01 02 03 Africa Expat Wives Club: Dry gardening in Kenya 04 05 15 16 19 20 21 22 23 24 25 26 27 28 31 32 33

Dry gardening in Kenya

Today’s gardening session/lecture was all about dry gardening and growing succulent plants. I started the morning fairly ambivalent about fleshy leaved or stemmed ‘succulents’, then left three hours later quite keen on them actually. I like the idea of a colourful rocky garden with zero watering required, but am not so keen on the multiple truck loads of boulders, hard core, horse manure and top soil required to achieve it. Anyway, simply knowing what ‘succulents’ are is like having the scales fall from my eyes and I can look at plants and even actually differentiate between them now. The Latin names are not coming yet though!
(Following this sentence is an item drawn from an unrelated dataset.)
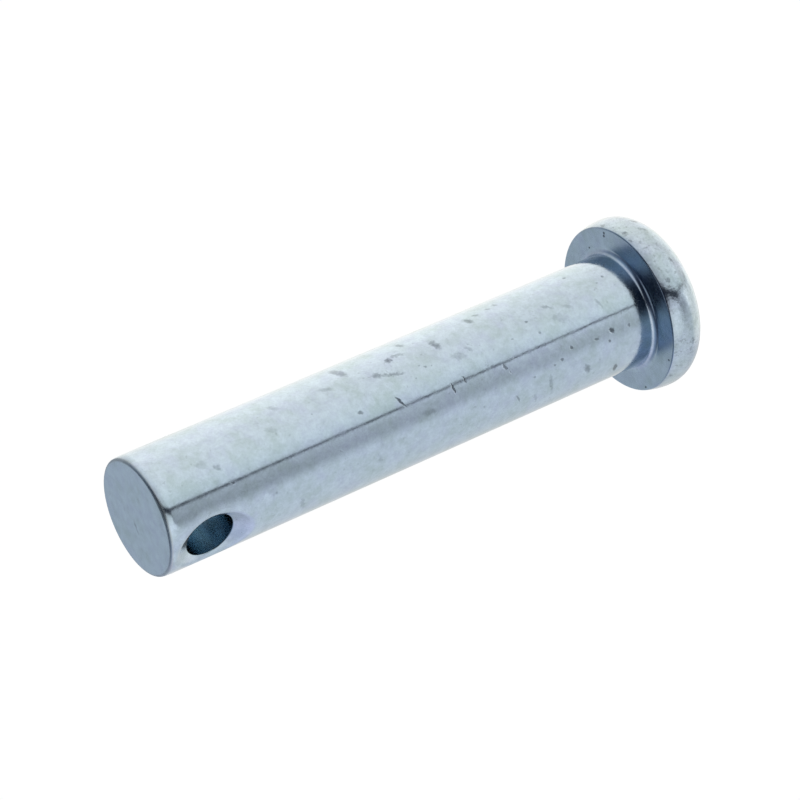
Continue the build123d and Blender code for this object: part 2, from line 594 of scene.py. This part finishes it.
def pin_surfaces(tree, spot, sizes):
    """Where a spot lies, in millimetres, and how far it is on each surface of the pin."""
    at = SimpleNamespace(spot=spot)
    parts = tree.node("ShaderNodeSeparateXYZ")
    tree.put(parts.inputs[0], spot)
    x, y, at.z = parts.outputs
    at.flat = join(tree, x, y)
    at.turn, _ = turn_and_reach(tree, spot)
    radius = tree.vector("LENGTH", at.flat)
    seat, end, fillet = SEAT_HEIGHT / MM, TOTAL_LENGTH / MM, sizes.fillet / MM
    skin, bore = SHANK_RADIUS / MM, HOLE_RADIUS / MM
    root, end_radius = skin + fillet, skin - sizes.end_roll_depth / MM

    at.on_shank = tree.math("MULTIPLY", tree.span(at.z, seat + fillet, seat + fillet + 1),
                            tree.span(radius, skin - 0.6, skin - 0.3))
    at.on_rim = tree.span(at.z, seat - 0.02, seat - 0.12)
    low = tree.math("MULTIPLY",
                    tree.span(at.z, seat + fillet + 0.05, seat + 0.6 * fillet, smooth=True),
                    tree.span(radius, root - 0.05, root - 0.35, smooth=True))
    at.on_fillet = tree.math("MULTIPLY", low, tree.math("SUBTRACT", 1.0, at.on_rim))
    at.on_seat = tree.math("MULTIPLY", tree.span(radius, root, root + 0.3),
                           tree.span(at.z, seat - 0.12, seat - 0.02))
    at.on_end = tree.span(at.z, end - 0.3, end - 0.1)
    at.on_flat = tree.math("MAXIMUM", at.on_seat, at.on_end)
    at.on_end_edge = tree.math("MULTIPLY",
                               tree.span(radius, end_radius - 0.40, end_radius - 0.15),
                               tree.span(at.z, end - 0.5, end - 0.25))
    from_axis = tree.vector("LENGTH", join(tree, y, tree.math("SUBTRACT", at.z, HOLE_HEIGHT / MM)))
    at.in_bore = tree.span(from_axis, bore + 0.16, bore + 0.02)
    at.round_mouth = tree.math("MULTIPLY", tree.math("SUBTRACT", 1.0, at.in_bore),
                               tree.span(from_axis, bore + 2.0, bore + 1.2))
    return at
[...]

Now I know that there are tons of different aloes and not all are the famous ‘aloe vera’, in fact some aloes are deadly poisonous so best not to squeeze the juice onto your open wounds unless you know what you are doing? (Was also surprised to learn that Oleander are so deadly poisonous too and I’ve warned the kids not to touch them when collecting leaves and flowers for their muddy potions?!)

Something else that’s been bothering me from a previous session is how impossible ‘organic gardening’ seems to be. Previously I enjoyed blissful ignorance on this subject; ‘buy organic’ ‘don’t use chemicals’ ‘fertilizers are harmful’ slogans ringing in your ears while shopping. Well it’s all very well if you are not faced with pests, fungus and disease in your garden. Using garlic sprays to treat one problem, white oil to deal with another, neem for nematodes, introducing predators to eat up your pests without harming your plants. It seems that the whole topic is a minefield and I seriously feel for farmers compelled to ‘go organic’ these days – it seems a nigh on impossible task and a wonder that they can produce anything!